Is there $80 million of enjoyment in this?
The big waves made by indie titles on digital services such as PSN, XBLA and Steam - produced by small teams on comparitively miniscule budgets - prove that spending the same money on a game that a Hollywood studio would on the latest blockbuster isn't always necessary to gain critical praise and good sales. Yes, you can argue that there are fan expectations and a certain standard that some franchises need to continue to meet but the actions of companies like Konami prove that they are willing to risk the wrath of their fanbase in pursuit of safe, sensible business decisions. Today, we might think it would be unimaginable to have a gaming industry without Solid Snake but back in the 8 and 16bit eras, it would have been madness to suggest that series' such as Gradius, Final Fight and Bomberman would ever disappear into irrelevance and yet they have. These series' and too many others have gradually been phased out over the decades and if it secures the financial future of a major publishing corporation then history will certainly repeat itself.

But enough of business; what is the truth for us, the gamers? Well, from a personal viewpoint I would find it difficult to deny that I get just as much enjoyment from small projects and more modestly-produced games as I do from a 'big' release. I enjoyed Hotline Miami far more than any modern, shiny FPS for example and I'm currently enjoying Luminous Arc 2 for the DS - an RPG which was evidently developed on a much smaller scale than the last the last few PS3 JRPG's that I've (figuratively speaking) binned out of boredom or apathy. There is a certain 'something' that games need to turn them into an endearing experience and big budgets can't necessarily buy that 'something'. This is how smaller projects can take on established names and defeat them in the popularity ratings. Put it this way: you can dress up a really unattractive woman in the most expensive lingerie on the market but Holly Willoughby slipped inside a load of dirty bin bags would still be a billion times more attractive.

Looking into the past, you can argue that the games we still revere today were probably developed in budgets out of reach of bedroom coders or small studios but the fact is that there was a lot less riding on the industry as a whole in the 80's and early 90's. It feels that the videogame industry has grown too big for its own sustainability and we can see this when proflific studios such as Bizarre Creations get closed down for one 'failure' of a game following a string of hits or when the likes of Konami and EA don't dare to stray outside of their core franchises because taking the risk on something new or something old could tank the entire business. Perhaps this lack of creativity only stimulates more formulaic sequels that satisfy the senses but don't excite them.
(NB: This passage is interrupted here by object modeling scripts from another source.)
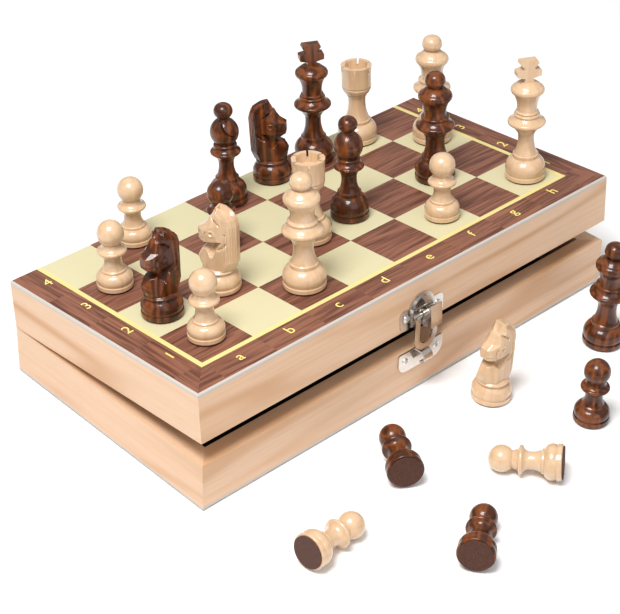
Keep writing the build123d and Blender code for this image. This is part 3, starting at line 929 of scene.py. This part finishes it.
    def head(self) -> tuple[np.ndarray, list[tuple[int, ...]]]:
        """Builds the carved part as rings of points from the neck up.

        Returns:
            The points and the faces.
        """
        heights = np.linspace(self.widths[0][0], self.widths[-1][0], self.levels)
        napes = np.interp(heights, [p[1] for p in self.nape], [p[0] for p in self.nape])
        noses = np.interp(heights, [p[1] for p in self.front], [p[0] for p in self.front])
        share = np.linspace(0.0, 1.0, self.across)
        steps = np.linspace(1.0, -1.0, self.edge_points + 2)[1:-1]
        rings = []
        for z, back, nose in zip(heights, napes, noses):
            n = back + (nose - back) * share
            y = self.half_width(n, np.full_like(n, z), back, nose)
            flat = np.ones_like(steps)
            ring_n = np.concatenate([n, flat * nose, n[::-1], flat * back])
            ring_y = np.concatenate([y, steps * y[-1], -y[::-1], -steps * y[0]])
            valley = self.ears_depth * np.clip(1.0 - np.abs(ring_y) / self.ears_gap, 0.0, 1.0)
            valley = valley * np.clip((z - self.ears_low) / self.ears_rise, 0.0, 1.0)
            rings.append(np.stack([ring_y, -ring_n, z - valley], 1))
        count = len(rings[0])
        faces = []
        for i in range(self.levels - 1):
            for j in range(count):
                k = (j + 1) % count
                low, high = i * count, (i + 1) * count
                faces.append((low + j, high + j, high + k, low + k))
        faces.append(tuple(range(count)))
        top = (self.levels - 1) * count
        pairs, gap = self.across, len(steps)
        for j in range(pairs - 1):
            mirror = 2 * pairs + gap - 1 - j
            faces.append((top + j, top + mirror, top + mirror - 1, top + j + 1))
        faces.append(tuple(top + j for j in reversed(range(pairs - 1, pairs + gap + 1))))
        ends = [2 * pairs + gap - 1 + j for j in range(gap + 1)] + [0]
        faces.append(tuple(top + j for j in reversed(ends)))
        return np.concatenate(rings), faces

    def foot(self) -> tuple[np.ndarray, list[tuple[int, ...]]]:
        """Builds the turned foot, the felt under it and the bead under the neck.

        Returns:
            The points and the faces.
        """
        outline = list(self.foot_steps)
        for low, high, bulge in self.foot_bulges:
            for t in np.linspace(0.0, 1.0, self.bulge_points):
                radius = low[0] + (high[0] - low[0]) * t + bulge * 4.0 * t * (1.0 - t)
                outline.append((radius, low[1] + (high[1] - low[1]) * t))
        outline.append(self.foot_top)
        turns = np.linspace(0.0, 2.0 * np.pi, self.segments, endpoint=False)
        circle = np.stack([np.cos(turns), np.sin(turns), np.zeros_like(turns)], 1)
        rows = [circle * radius + (0.0, 0.0, height) for radius, height in outline]
        faces = []
        for i in range(len(rows) - 1):
            for j in range(self.segments):
                k = (j + 1) % self.segments
                low, high = i * self.segments, (i + 1) * self.segments
                faces.append((low + j, low + k, high + k, high + j))
        faces.append(tuple(reversed(range(self.segments))))
        faces.append(tuple((len(rows) - 1) * self.segments + j for j in range(self.segments)))
        return np.concatenate(rows), faces

    def mesh(self) -> bpy.types.Mesh:
        """Joins the foot and the head, in metres, with the creases kept sharp."""
        foot, foot_faces = self.foot()
        head, head_faces = self.head()
        moved = [tuple(v + len(foot) for v in face) for face in head_faces]
        points = np.concatenate([foot, head]) / MM_PER_METRE
        data = bpy.data.meshes.new("knight")
        data.from_pydata(points.tolist(), [], foot_faces + moved)
        shape = bmesh.new()
        shape.from_mesh(data)
        bmesh.ops.remove_doubles(shape, verts=shape.verts, dist=1e-7)
        bmesh.ops.recalc_face_normals(shape, faces=shape.faces)
        shape.to_mesh(data)
        shape.free()
        data.shade_smooth()
        data.set_sharp_from_angle(angle=math.radians(self.crease))
        return data

    def stands(self) -> list[Stand]:
        """Where the four of them are."""
        found = []
        for name, stain, u, v, turn in (
            ("light_knight_1", Stain.LIGHT, 1.59, 1.42, -155.0),
            ("dark_knight_1", Stain.DARK, 0.48, 1.48, -95.0),
            ("dark_knight_2", Stain.DARK, 4.60, 3.53, 42.0),
        ):
            x, y = PLAY_LEFT + u * SQUARE, PLAY_NEAR + v * SQUARE
            found.append(Stand(name, stain, x, y, turn, frame["nodes"][name]["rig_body"]))
        body = frame["nodes"]["light_knight_2"]["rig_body"]
        found.append(Stand("light_knight_2", Stain.LIGHT, 0.0234, -0.1036, -92.0, body, False))
        return found

    def build(self) -> None:
        """Makes the four and puts each in its CAD piece's place."""
        for stand in self.stands():
            data = self.mesh()
            put = stand.matrix()
            data.transform(put)
            axis = (put.to_3x3() @ Vector((0.0, 0.0, 1.0))).normalized()
            wood = LacqueredWood(stand.name, stand.stain, axis, axis.dot(put.translation))
            data.materials.append(wood.material())
            made = place(f"{stand.name}_carved", data, stand.body)
            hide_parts(stand.name)


@dataclass
class Studio:
    """The floor, the light and the camera."""

    eye: Colour = (-0.57215, -0.57449, 0.58915)
    right: Colour = (0.72729, -0.68573, 0.02861)
    down: Colour = (-0.38136, -0.43843, -0.81385)
    ahead: Colour = (0.57062, 0.58100, -0.58037)
    lens: float = 107.34
    floor_size: float = 8.0

    def build(self) -> None:
        """Makes the floor, two soft lights, a pale surrounding and the camera."""
        shader = Shader("floor_white")
        shader.feed("Base Color", (0.93, 0.93, 0.93))
        shader.feed("Roughness", 0.8)
        half = self.floor_size / 2
        mesh = bpy.data.meshes.new("floor")
        corners = [(-half, -half, 0), (half, -half, 0), (half, half, 0), (-half, half, 0)]
        mesh.from_pydata([(x, y, -0.0001) for x, y, _ in corners], [], [(0, 1, 2, 3)])
        mesh.materials.append(shader.material)
        floor = bpy.data.objects.new("floor", mesh)
        bpy.context.scene.collection.objects.link(floor)
        self.lamp("key", (-0.52, -0.16, 1.16), 0.5, 17.0)
        self.lamp("fill", (-0.30, -1.10, 0.70), 0.9, 2.6)
        self.surroundings()
        camera = bpy.data.cameras.new("camera")
        camera.lens = self.lens
        camera.sensor_width = 36.0
        camera.clip_start, camera.clip_end = 0.05, 50.0
        holder = bpy.data.objects.new("camera", camera)
        columns = (Vector(self.right), -Vector(self.down), -Vector(self.ahead))
        turn = Matrix([[c[row] for c in columns] for row in range(3)]).to_4x4()
        holder.matrix_world = Matrix.Translation(self.eye) @ turn
        bpy.context.scene.collection.objects.link(holder)
        bpy.context.scene.camera = holder
        bpy.context.scene.view_settings.view_transform = "Standard"

    def lamp(self, name: str, place_at: Colour, size: float, power: float) -> None:
        """Adds a soft square light that points at the set.

        Args:
            name: The light's name.
            place_at: Where it hangs.
            size: Its side.
            power: Its strength in watts.
        """
        light = bpy.data.lights.new(name, "AREA")
        light.size, light.energy = size, power
        holder = bpy.data.objects.new(name, light)
        holder.location = place_at
        aim = Vector((0.0, 0.0, 0.03)) - Vector(place_at)
        holder.rotation_euler = aim.to_track_quat("-Z", "Y").to_euler()
        bpy.context.scene.collection.objects.link(holder)

    def surroundings(self) -> None:
        """A pale room, brighter above and darker at the horizon."""
        world = bpy.data.worlds.new("studio")
        world.use_nodes = True
        bpy.context.scene.world = world
        tree = world.node_tree
        where = tree.nodes.new("ShaderNodeTexCoord")
        split = tree.nodes.new("ShaderNodeSeparateXYZ")
        ramp = tree.nodes.new("ShaderNodeValToRGB")
        ramp.color_ramp.elements[0].color = (0.18, 0.16, 0.14, 1)
        ramp.color_ramp.elements[1].color = (1, 1, 1, 1)
        ramp.color_ramp.elements[1].position = 0.45
        tree.links.new(where.outputs["Generated"], split.inputs[0])
        tree.links.new(split.outputs[2], ramp.inputs[0])
        tree.links.new(ramp.outputs[0], tree.nodes["Background"].inputs[0])
        tree.nodes["Background"].inputs[1].default_value = 0.55


def main() -> None:
    """Builds the set's looks in order."""
    logging.basicConfig(level=logging.INFO, format="%(name)s %(message)s")
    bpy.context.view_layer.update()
    Box().dress()
    Coordinates().build()
    Latch().build()
    Men().dress()
    Knights().build()
    Studio().build()


if __name__ == "__main__":
    main()
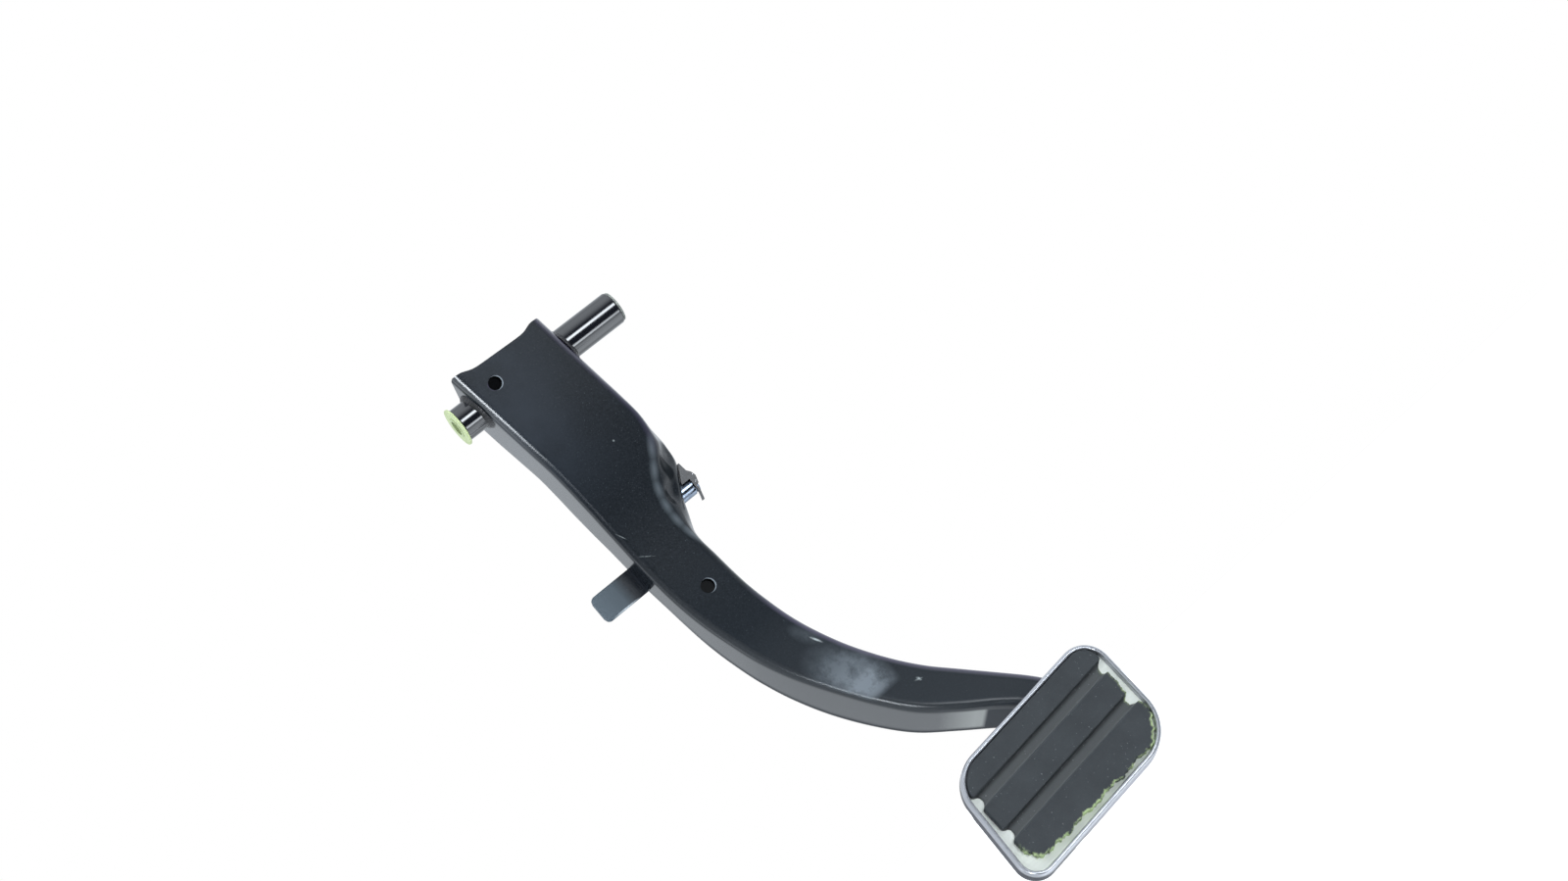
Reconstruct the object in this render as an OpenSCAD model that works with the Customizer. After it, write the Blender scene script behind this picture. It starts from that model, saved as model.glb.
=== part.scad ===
// Suspended brake pedal: pressed channel arm, cross tube in bushes, pushrod pin
// and clip, and a foot pad with a trim tray and a rubber insert.
// Origin on the pivot axis, +X to the driver's right, +Y forward, +Z up, in mm.

/* [Arm] */
// Thickness of the pressed sheet
sheet = 2.5; // [1.8:0.1:3.2]
// Outer radius of the two long folds
fold_r = 4.5; // [3.5:0.1:6]
// From the pivot axis forward face to the front of the web
web_ahead = 13; // [12.6:0.1:16]
// Level below the pivot where the bend toward the driver starts
bend_start = 70; // [60:1:90]
// Level where the bend ends
bend_end = 185; // [150:1:200]
// Angle of the bend
bend_angle = 25; // [10:1:35]
// Lean of the whole pedal, which hangs with its weight under the pivot
hang_angle = 13.3; // [0:0.5:20]
// Slope of the parallel upper part against straight down
band_slope = 9.6; // [4:0.1:14]
// Width of the parallel upper part, over both flanges
band_width = 53.4; // [48:0.1:60]
// Depth of the upper flanges behind the web's front
band_depth = 37; // [34:0.5:44]
// Level of the top edge, measured up from the pivot
top_edge = 15.1; // [14:0.1:20]
// How far the two fold corners rise above the top edge
ear_rise = 2.3; // [0:0.1:6]
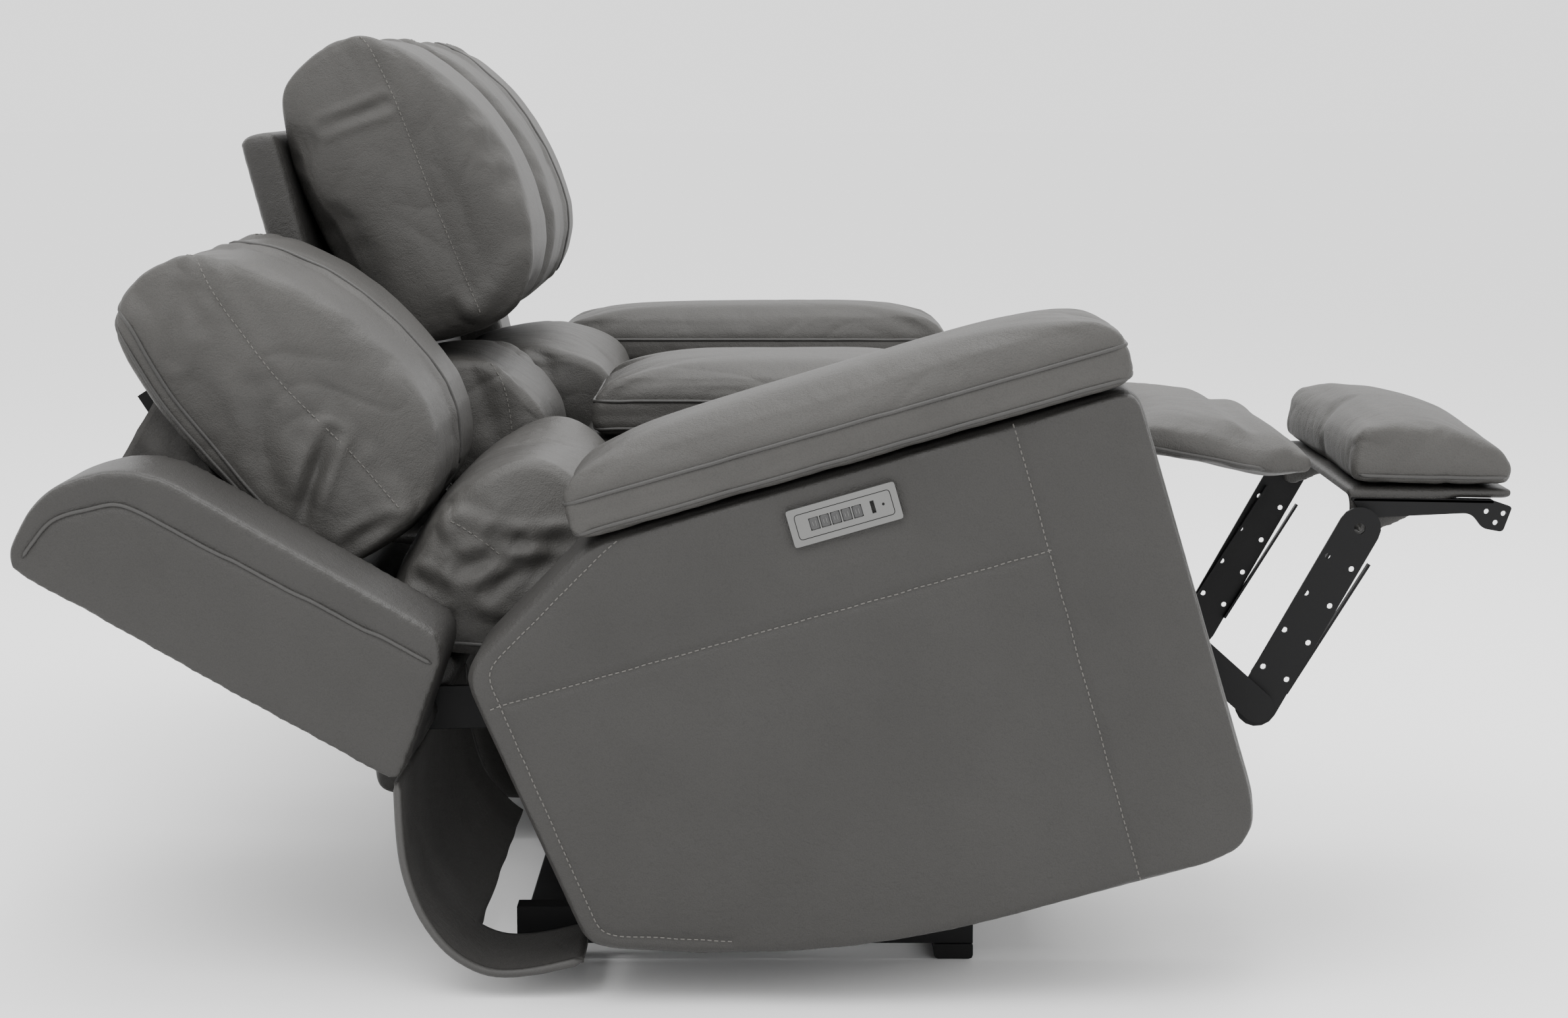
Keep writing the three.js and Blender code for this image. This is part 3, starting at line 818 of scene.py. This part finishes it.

If gaming is to survive in the long term, I believe we will see the end of the traditional home console and the end of big budget releases. If this is the only way to stablise what I see as a bloated industry on the verge of imploding and maybe tempt older franchises out of retirement with reduced development costs then so be it. Maybe we should think positively about Konami's recent announcements and hope that the smaller risks on ios and Android (and more importantly, smaller development costs!) might mean that we see some more side-scrolling shooters or platformers in the palms of our hands. I personally cannot stand mobile gaming but I would be happy to know that the names I knew and loved were still going strong.

But then again, we would complain about our beloved characters and games being watered down for digital and mobile releases wouldn't we? Gamers eh?

1 comment:

  1. If theyd made a new 2d Castlevania for download, a New 2D mystic Ninja, and a new 2D Contra and charged around £10 to £15 each Id have been tempted to get all 3 and it wouldn't have cost them anywere near what MGS 5 did I bet and I didnt buy MGS 5, just not my cup of tea at least not for full price.